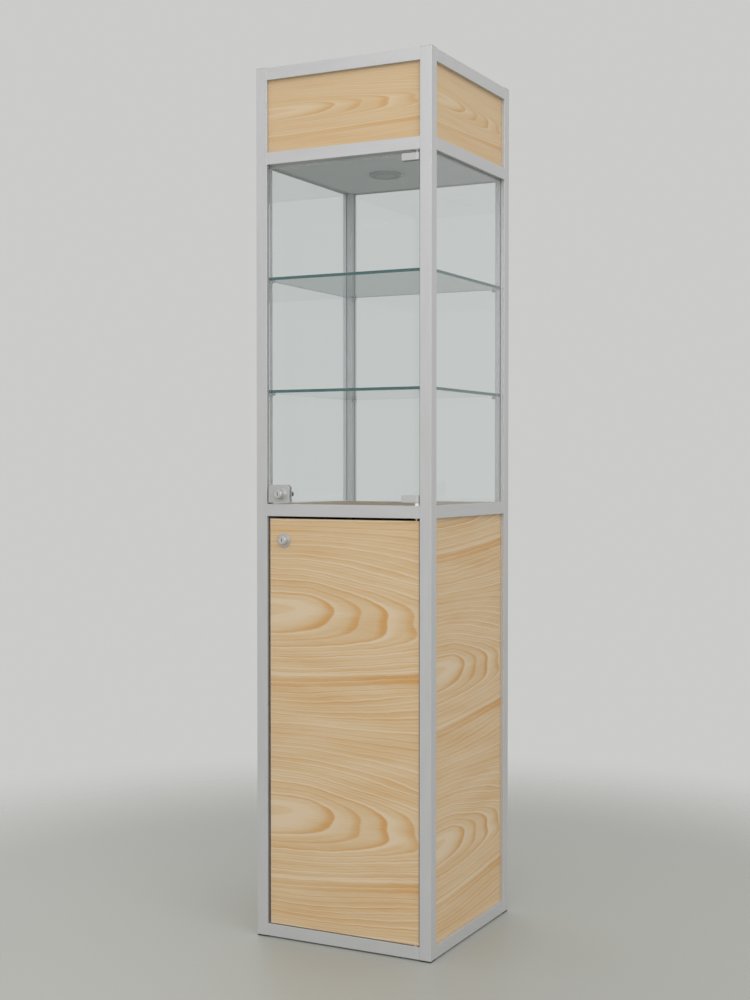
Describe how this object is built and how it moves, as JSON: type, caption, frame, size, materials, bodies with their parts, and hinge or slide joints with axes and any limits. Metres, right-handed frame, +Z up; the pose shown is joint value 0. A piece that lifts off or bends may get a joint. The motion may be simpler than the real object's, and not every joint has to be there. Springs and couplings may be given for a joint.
{
  "type": "pedestal display case",
  "caption": "Square free-standing display case: glazed showcase with glass shelves and lamp above a lockable wooden cabinet, in an aluminium tube frame.",
  "frame": {"origin": "on the floor, in the middle of the square footprint of the frame", "axes": "+X to the right seen from the front, +Y to the back, +Z up; the doors face -Y"},
  "size_m": [0.4, 0.416, 1.803],
  "materials": {
    "aluminium": "satin anodised tube",
    "connector_zinc": "zinc alloy die casting, plain",
    "cap_plastic": "grey moulded plastic, matt",
    "glide_nylon": "black nylon, matt",
    "laminate": "oak-grain laminate, matt",
    "ceiling_board": "white coated board, matt",
    "cleat_aluminium": "mill finish",
    "clear_glass": "clear float glass, polished edges",
    "shelf_glass": "clear float glass, polished edges",
    "rubber": "grey rubber, matt",
    "peg_steel": "zinc plated",
    "lamp_metal": "satin",
    "lamp_opal": "opal diffuser",
    "driver_plastic": "white moulded plastic",
    "bush_nylon": "natural nylon",
    "steel": "zinc plated",
    "hinge_metal": "satin chrome",
    "screw_steel": "blackened",
    "lock_metal": "satin chrome",
    "plug_metal": "bright nickel"
  },
  "bodies": {
    "case": {"post_front_left": "aluminium", "post_front_right": "aluminium", "post_back_left": "aluminium", "post_back_right": "aluminium", "base_rail_front": "aluminium", "base_rail_back": "aluminium", "base_rail_left": "aluminium", "base_rail_right": "aluminium", "deck_rail_front": "aluminium", "deck_rail_back": "aluminium", "deck_rail_left": "aluminium", "deck_rail_right": "aluminium", "canopy_rail_front": "aluminium", "canopy_rail_back": "aluminium", "canopy_rail_left": "aluminium", "canopy_rail_right": "aluminium", "top_rail_front": "aluminium", "top_rail_back": "aluminium", "top_rail_left": "aluminium", "top_rail_right": "aluminium", "rail_connectors": "connector_zinc", "post_caps": "cap_plastic", "foot_glides": "glide_nylon", "floor_panel": "laminate", "deck_panel": "laminate", "ceiling_panel": "ceiling_board", "top_panel": "laminate", "panel_cleats": "cleat_aluminium", "cabinet_side_left": "laminate", "cabinet_side_right": "laminate", "cabinet_back": "laminate", "side_glass_left": "clear_glass", "side_glass_right": "clear_glass", "back_glass": "clear_glass", "glazing_gaskets": "rubber", "header_front": "laminate", "header_back": "laminate", "header_left": "laminate", "header_right": "laminate", "shelf_lower": "shelf_glass", "shelf_upper": "shelf_glass", "shelf_pegs": "peg_steel", "lamp_housing": "lamp_metal", "lamp_lens": "lamp_opal", "lamp_driver": "driver_plastic", "cable_grommet": "rubber", "pivot_bushes": "bush_nylon", "door_keepers": "steel"},
    "glass_door": {"glass_door_pane": "clear_glass", "glass_hinge_upper": "hinge_metal", "glass_hinge_lower": "hinge_metal", "glass_hinge_screws": "screw_steel", "glass_lock_body": "lock_metal"},
    "glass_lock": {"glass_lock_plug": "plug_metal", "glass_lock_cam": "steel"},
    "cabinet_door": {"cabinet_door_panel": "laminate", "cabinet_pivot_plates": "steel", "cabinet_lock_housing": "lock_metal"},
    "cabinet_lock": {"cabinet_lock_plug": "plug_metal", "cabinet_lock_cam": "steel"}
  },
  "joints": [
    {"name": "glass_door_swing", "type": "hinge", "parent": "case", "child": "glass_door", "pos_m": [0.1665, -0.193, 0.903], "axis": [0, 0, 1], "range_deg": [0, 95]},
    {"name": "cabinet_door_swing", "type": "hinge", "parent": "case", "child": "cabinet_door", "pos_m": [0.163, -0.1885, 0.0295], "axis": [0, 0, 1], "range_deg": [0, 100]},
    {"name": "glass_lock_turn", "type": "hinge", "parent": "glass_door", "child": "glass_lock", "pos_m": [-0.1415, -0.2, 0.924], "axis": [0, -1, 0], "range_deg": [0, 180]},
    {"name": "cabinet_lock_turn", "type": "hinge", "parent": "cabinet_door", "child": "cabinet_lock", "pos_m": [-0.1355, -0.196, 0.829], "axis": [0, 1, 0], "range_deg": [0, 90]}
  ]
}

*Written instruction*: Work out how many lines of the data hold the string "joints". Reply with that number alone.

*Finished task*: 2